Hermanus - On the coast in the west of the region. It is the largest town in the Overberg and popular with visitors all year round. It’s especially well known for its superb land-based whale watching.
Hemel-en-Aarde Valley - near Hermanus - this scenic area produces a range of wines and is known for its Pinot Noir.
Bontebok National Park - The smallest of South Africa’s National Parks, it not only protects the fauna within its boundaries but also endangered flora in the fynbos biome. In addition to the bontebok, the park is also home to Cape mountain zebra, red hartebeest, grey rhebuck, and Cape grysbok as well as 200 bird species. There are hiking and mountain-biking trails and fishing and swimming in the Breede River. The accommodation and campsite are situated at Lang Elsie’s Kraal amongst a riverine thicket of trees and aloes near the banks of the Breede River. This consists of 10 self-catering chalets with wheel chair access, and caravan and camping sites. There are also picnic spots with braai and ablution facilities for day visitors.
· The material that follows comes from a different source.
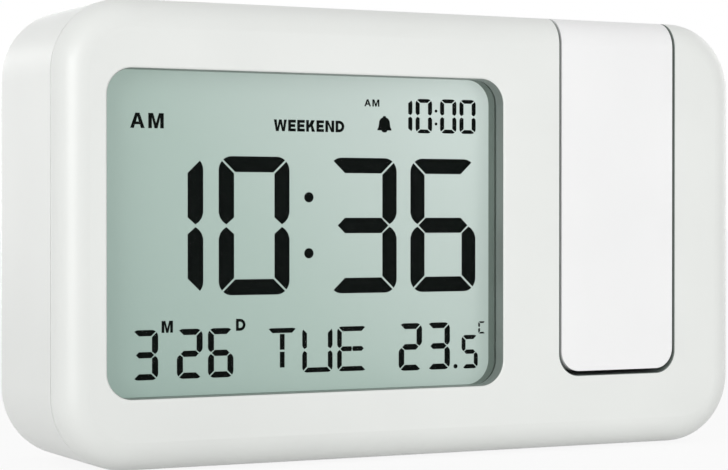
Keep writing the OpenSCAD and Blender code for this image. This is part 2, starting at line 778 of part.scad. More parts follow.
module hinge_bushes() {
    color("ivory") placed() for (s = [-1, 1]) difference() {
        axle(arm_x + (s > 0 ? bay_w / 2 : -bay_w / 2 - bush_l), pivot_d, pivot_z, bush_r, bush_l);
        axle(arm_x - body_w, pivot_d, pivot_z, hinge_r + run, 2 * body_w);
    }
}

// ---- arm ----

module arm_side_profile(inset) {
    // depth to the right, height up; the top end is rounded about the pivot behind, and follows
    // the fillet of the case in front
    r = arm_t / 2 - inset;
    f = front_fillet - inset;
    translate([inset, arm_bottom + inset]) square([arm_t - 2 * inset, pivot_z - arm_bottom - inset]);
    translate([pivot_d, pivot_z]) circle(r);
    translate([front_fillet, pivot_z - 1]) square([pivot_d - front_fillet, body_h - inset - pivot_z + 1]);
    translate([inset, pivot_z - 1]) square([pivot_d - inset, body_h - front_fillet - pivot_z + 1]);
    translate([front_fillet, body_h - front_fillet]) circle(f);
}

module arm_form(inset) {
    w = arm_w - 2 * inset;
    intersection() {
        across(arm_x - w / 2) linear_extrude(w) arm_side_profile(inset);
        upright(arm_x, (arm_bottom + inset + body_h + 20) / 2, -1)
            slab(w, body_h + 20 - arm_bottom - inset, arm_corner_r - inset / 2, arm_t + 2);
    }
}

module arm_end_hole() {
    translate([arm_x, optic_d, arm_bottom - 1]) cylinder(r = barrel_r + 0.6, h = arm_wall + 2);
}

module arm_front_shell() {
    color("white") placed() difference() {
        union() {
            difference() {
                arm_form(0);
                arm_form(arm_wall);
            }
            // posts behind the optical housing and screw bosses
            for (x = [-6, 6], z = [housing_z + 2, housing_top - 3])
                post(arm_x + x, z, arm_wall - 0.5, 1.5, housing_front - arm_wall + 0.45);
            for (x = [-1, 1], z = arm_screw_z) post(arm_x + x * arm_screw_x, z, arm_wall - 0.5, 2, pivot_d - arm_wall + 0.5);
        }
        block([0, pivot_d, 0], [body_w, body_d, body_h + 1]);
        axle(arm_x - body_w, pivot_d, pivot_z, hinge_r + 0.02, 2 * body_w);
        arm_end_hole();
        for (x = [-1, 1], z = arm_screw_z) post(arm_x + x * arm_screw_x, z, pivot_d - 5, 0.92, 6);
    }
}

module arm_rear_shell() {
    color("white") placed() difference() {
        union() {
            difference() {
                arm_form(0);
                arm_form(arm_wall);
            }
            for (x = [-1, 1], z = arm_screw_z)
                post(arm_x + x * arm_screw_x, z, pivot_d + 0.05, 2, arm_t - pivot_d - 0.6);
        }
        block([0, -1, 0], [body_w, pivot_d + 0.05, body_h + 1]);
        axle(arm_x - body_w, pivot_d, pivot_z, hinge_r + 0.02, 2 * body_w);
        arm_end_hole();
        for (x = [-1, 1], z = arm_screw_z) {
            post(arm_x + x * arm_screw_x, z, 0, 1, body_d);
            post(arm_x + x * arm_screw_x, z, arm_t - 2, 1.9, 4);
        }
        // window that the focus ring reaches through
        block([arm_x - ring_window, arm_t - arm_wall - 1, ring_z - 1],
              [arm_x + ring_window, arm_t + 1, ring_z + ring_h + 1]);
    }
}

module arm_screws() {
    color("silver") placed() for (x = [-1, 1], z = arm_screw_z) {
        post(arm_x + x * arm_screw_x, z, pivot_d - 4.6, 0.9, arm_t - 2 - pivot_d + 4.6);
        post(arm_x + x * arm_screw_x, z, arm_t - 2, 1.7, 1.3);
    }
}

tube_left = arm_x - bay_w / 2 - bush_l - 0.6;
tube_right = arm_x + bay_w / 2 + bush_l + 2.6;

module hinge_tube() {
    color("silver") placed() difference() {
        axle(tube_left, pivot_d, pivot_z, hinge_r, tube_right - tube_left);
        axle(tube_left - 1, pivot_d, pivot_z, hinge_bore_r, tube_right - tube_left + 2);
        // groove of the retaining clip
        difference() {
            axle(tube_right - 1.6, pivot_d, pivot_z, hinge_r + 1, 0.8);
            axle(tube_right - 1.7, pivot_d, pivot_z, hinge_r - 0.4, 1);
        }
        // mouth of the lead inside the arm
        block([arm_x - 3, pivot_d - 1.4, pivot_z - 4], [arm_x + 3, pivot_d + 1.4, pivot_z]);
    }
}

module friction_washer() {
    x = arm_x + bay_w / 2 + bush_l + 0.2;
    color("silver") placed() difference() {
        axle(x, pivot_d, pivot_z, 4.2, 0.8);
        axle(x - 1, pivot_d, pivot_z, hinge_r + 0.02, 3);
    }
}

module retaining_clip() {
    color("dimgray") placed() difference() {
        axle(tube_right - 1.55, pivot_d, pivot_z, 3.8, 0.7);
        axle(tube_right - 2, pivot_d, pivot_z, hinge_r - 0.38, 2);
        block([tube_right - 3, pivot_d - 1, pivot_z - 6], [tube_right, pivot_d + 1, pivot_z]);
    }
}

module optical_housing() {
    color([0.12, 0.12, 0.12]) placed() difference() {
        block([arm_x - housing_half, housing_front, housing_z], [arm_x + housing_half, housing_back, housing_top]);
        translate([arm_x, optic_d, 0]) {
            translate([0, 0, housing_z - 1]) cylinder(r = barrel_r + run, h = bore_top - housing_z + 1);
            translate([0, 0, bore_top - 1]) cylinder(r = light_r, h = housing_top - bore_top + 2);
            translate([0, 0, condenser_z - 0.05]) cylinder(r = 4.8, h = 3.6);
            translate([0, 0, ring_z - ring_slot]) cylinder(r = ring_r + 0.35, h = ring_h + 2 * ring_slot);
        }
        // pocket of the projection display, let in from behind
        block([arm_x - 6.6, optic_d - 5.6, plcd_z - fit], [arm_x + 6.6, housing_back + 1, plcd_z + 1.8 + fit]);
        // clearance round the screw bosses
        for (x = [-1, 1], z = arm_screw_z) post(arm_x + x * arm_screw_x, z, 0, 2.3, body_d);
    }
}

module projector_lcd() {
    color([0.3, 0.35, 0.4]) placed() block([arm_x - 6.5, optic_d - 5.5, plcd_z], [arm_x + 6.5, housing_back, plcd_z + 1.8]);
}

module condenser_lens() {
    color([0.85, 0.95, 1, 0.5]) placed() translate([arm_x, optic_d, condenser_z]) {
        cylinder(r = 4.7, h = 1.2);
        intersection() {
            cylinder(r = 4.2, h = 3.2);
            translate([0, 0, -2.2]) sphere(5.2);
        }
    }
}

module projector_led() {
    color([0.9, 0.3, 0.2]) placed() translate([arm_x, optic_d, led_z]) {
        sphere(led_r);
        cylinder(r = led_r, h = housing_top - led_z);
        translate([0, 0, housing_top - led_z - 1]) cylinder(r = led_r + 0.4, h = 1);
    }
}

module led_board() {
    color("darkgreen") placed()
        block([arm_x - 6.5, 3.4, housing_top], [arm_x + 6.5, housing_back, housing_top + board_t]);
}

module arm_flex() {
    // printed film that joins the small display to the LED board
    color("goldenrod") placed()
        block([arm_x - 6, housing_back + 0.02, plcd_z - 1], [arm_x + 6, arm_t - arm_wall - 0.02, housing_top + board_t]);
}

module arm_lead() {
    z = housing_top + board_t;
    color("black") placed() translate([arm_x, pivot_d, z]) {
        cylinder(r = lead_r, h = pivot_z - z - hinge_r + 0.2);
        translate([-1.6, -1.6, 0]) cube([3.2, 3.2, 1.6]);
    }
}

module focus_ring() {
    teeth = 24;
    color([0.15, 0.15, 0.15]) placed() translate([arm_x, optic_d, ring_z]) difference() {
        cylinder(r = ring_r, h = ring_h);
        translate([0, 0, -1]) cylinder(r = barrel_r + run, h = ring_h + 2);
        for (i = [0:teeth - 1]) rotate(360 / teeth * i) translate([ring_r + 0.25, 0, -1]) cylinder(r = 0.55, h = ring_h + 2);
    }
}

module lens_barrel() {
    color([0.1, 0.1, 0.1]) placed() translate([arm_x, optic_d, barrel_z]) difference() {
        cylinder(r = barrel_r, h = barrel_l);
        translate([0, 0, -1]) cylinder(r = barrel_r - 1.2, h = barrel_l + 2);
        translate([0, 0, -1]) cylinder(r = barrel_r - 0.8, h = 1.8);
    }
}

module projection_lens() {
    r = barrel_r - 1.25;
    color([0.85, 0.95, 1, 0.5]) placed() translate([arm_x, optic_d, barrel_z + 2]) {
        cylinder(r = r, h = 1.6);
        intersection() {
            translate([0, 0, -1.1]) cylinder(r = r, h = 1.2);
            translate([0, 0, 7.4]) sphere(8.4);
        }
    }
}

// ---- assembly ----

front_bezel();
rear_case();
arm_bay();
window_lens();
lcd_frame();
lcd_panel();
light_guide();
backlight_strip();
contact_strips();
main_board();
clock_chip();
crystal();
buzzer();
temperature_sensor();
key_board();
key_switches();
slide_switch_body();
snooze_board();
snooze_switch();
power_board();
power_inlet();
flat_cable();
case_lead();
backup_cells();
contact_springs();
contact_plates();
case_screws();
board_screws();
bay_screws();
key_board_screws();
rubber_feet();
hinge_bushes();
snooze_bar();
key_1();
key_2();
key_3();
key_4();
key_5();
slide_knob();
battery_door();
arm_front_shell();
arm_rear_shell();
arm_screws();
hinge_tube();
friction_washer();
retaining_clip();
optical_housing();
projector_led();
led_board();
condenser_lens();
projector_lcd();
arm_flex();
arm_lead();
focus_ring();
lens_barrel();
projection_lens();
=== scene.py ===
# %% [markdown]
# # A projection alarm clock, dressed in Blender
# The solids of the clock arrive ready made and jointed.  This lesson gives them their
# finishes and adds what the solids leave out: the characters of the display, the cross
# recesses of the screws, filleted keys with their marks, and grip ribs.

import json
import math

import bmesh
import bpy
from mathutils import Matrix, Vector

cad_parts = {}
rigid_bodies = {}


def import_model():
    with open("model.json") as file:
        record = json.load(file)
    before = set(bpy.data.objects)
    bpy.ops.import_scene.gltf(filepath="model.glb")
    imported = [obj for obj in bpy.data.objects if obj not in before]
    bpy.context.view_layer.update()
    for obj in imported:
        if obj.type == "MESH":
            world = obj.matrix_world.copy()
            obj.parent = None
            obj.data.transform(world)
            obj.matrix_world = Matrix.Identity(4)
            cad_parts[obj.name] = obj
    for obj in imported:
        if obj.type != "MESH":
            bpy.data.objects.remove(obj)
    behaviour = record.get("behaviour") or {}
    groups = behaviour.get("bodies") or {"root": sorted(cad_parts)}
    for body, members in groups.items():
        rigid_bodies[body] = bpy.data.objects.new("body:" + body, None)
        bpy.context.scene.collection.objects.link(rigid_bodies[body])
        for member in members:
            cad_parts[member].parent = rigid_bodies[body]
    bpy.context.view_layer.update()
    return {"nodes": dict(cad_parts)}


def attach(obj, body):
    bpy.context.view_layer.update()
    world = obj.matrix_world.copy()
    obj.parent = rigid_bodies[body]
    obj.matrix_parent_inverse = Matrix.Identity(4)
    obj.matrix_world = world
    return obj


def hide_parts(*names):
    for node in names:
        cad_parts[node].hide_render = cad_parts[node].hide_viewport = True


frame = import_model()

# %% [markdown]
# ## The camera
# The picture was taken from the left, level with the middle of the clock, with a long lens.
# The place and the turn below come from fitting the edges of the window, the arm's gap and
# the outline, so the view is stated outright instead of being aimed at an empty.

# %% Camera at the picture's viewpoint
CAMERA_PLACE = Vector((-0.196985, -0.382953, 0.046191))
CAMERA_YAW, CAMERA_PITCH = math.radians(26.766), math.radians(-0.487)
camera_data = bpy.data.cameras.new("camera")
camera_data.sensor_width = 36.0
camera_data.lens = 107.79
camera_data.clip_start = 0.01
camera = bpy.data.objects.new("camera", camera_data)
camera.location = CAMERA_PLACE
camera.rotation_euler = (math.radians(90) + CAMERA_PITCH, 0, -CAMERA_YAW)
bpy.context.scene.collection.objects.link(camera)
bpy.context.scene.camera = camera
print("camera lens", camera_data.lens, "mm")

# %% [markdown]
# ## Where things are
# The clock was drawn in millimetres: x from the middle, z up from the underside of the
# case, and d the depth behind the front face.  One small function turns such a place into
# the frame's metres, so every number below can be held against a ruler on the real thing.

# %% Places in the clock's own millimetres
MM = 0.001
DEPTH_MIDDLE, FEET_PROUD = 18.25, 0.4
ARM_X = 43.55       # middle of the projector arm


def at(x, z, d):
    return Vector((x, d - DEPTH_MIDDLE, z + FEET_PROUD)) * MM


def new_piece(name, mesh, body, finish=None):
    piece = bpy.data.objects.new(name, mesh)
    bpy.context.scene.collection.objects.link(piece)
    if finish is not None:
        mesh.materials.clear()
        mesh.materials.append(finish)
    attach(piece, body)
    return piece


# %% [markdown]
# ## Shader arithmetic
# A moulded surface needs many small sums on noise values.  Writing them as node wiring
# hides the idea, so a wrapped socket here takes part in ordinary Python expressions, and
# each operator adds the Math node that it stands for.

# %% A socket that does sums
class Value:
    def __init__(self, maker, socket):
        self.maker, self.socket = maker, socket

    def _math(self, operation, first, second=None):
        values = {0: first} if second is None else {0: first, 1: second}
        return self.maker.node("ShaderNodeMath", {"operation": operation}, values)

    def __add__(self, other): return self._math("ADD", self, other)
    def __radd__(self, other): return self._math("ADD", other, self)
    def __sub__(self, other): return self._math("SUBTRACT", self, other)
    def __rsub__(self, other): return self._math("SUBTRACT", other, self)
    def __mul__(self, other): return self._math("MULTIPLY", self, other)
    def __rmul__(self, other): return self._math("MULTIPLY", other, self)
    def __truediv__(self, other): return self._math("DIVIDE", self, other)
    def __gt__(self, other): return self._math("GREATER_THAN", self, other)
    def __lt__(self, other): return self._math("LESS_THAN", self, other)
    def at_least(self, least): return self._math("MAXIMUM", self, least)
    def clip(self): return self._math("MINIMUM", self._math("MAXIMUM", self, 0.0), 1.0)
    def sine(self): return self._math("SINE", self)
    def size(self): return self._math("ABSOLUTE", self)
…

De Hoop Nature Reserve - Each year between June and November whales return to the rugged coastline of this 34 000 hectare reserve near Bredasdorp to breed. During this time the marine reserve supports 40% of the world’s Southern Right whale population. Although these may be the drawcard for many visitors there is much more in the line of nature-based activities for the visitor. Lowland fynbos is the dominant vegetation throughout the reserve and this supports bontebok, Cape mountain zebra, grey rhebuck, eland, and baboon, as well as many smaller mammals. It’s a great destination for ‘twitchers’, with the De Hoop vlei attracting a large number of water birds and pushing the recorded species to an impressive total of 260. Besides being able to walk anywhere in the reserve there are several day hikes and the popular 5-day whale trail. Accommodation options are varied from cottages and rondawels to restored houses and neat camping and caravan sites amongst the milkwood trees. Most accommodation is around what is known as Die Opstal near the fresh water vlei and park reception.
Wines - The region has some top class wineries that offer tasting and sales.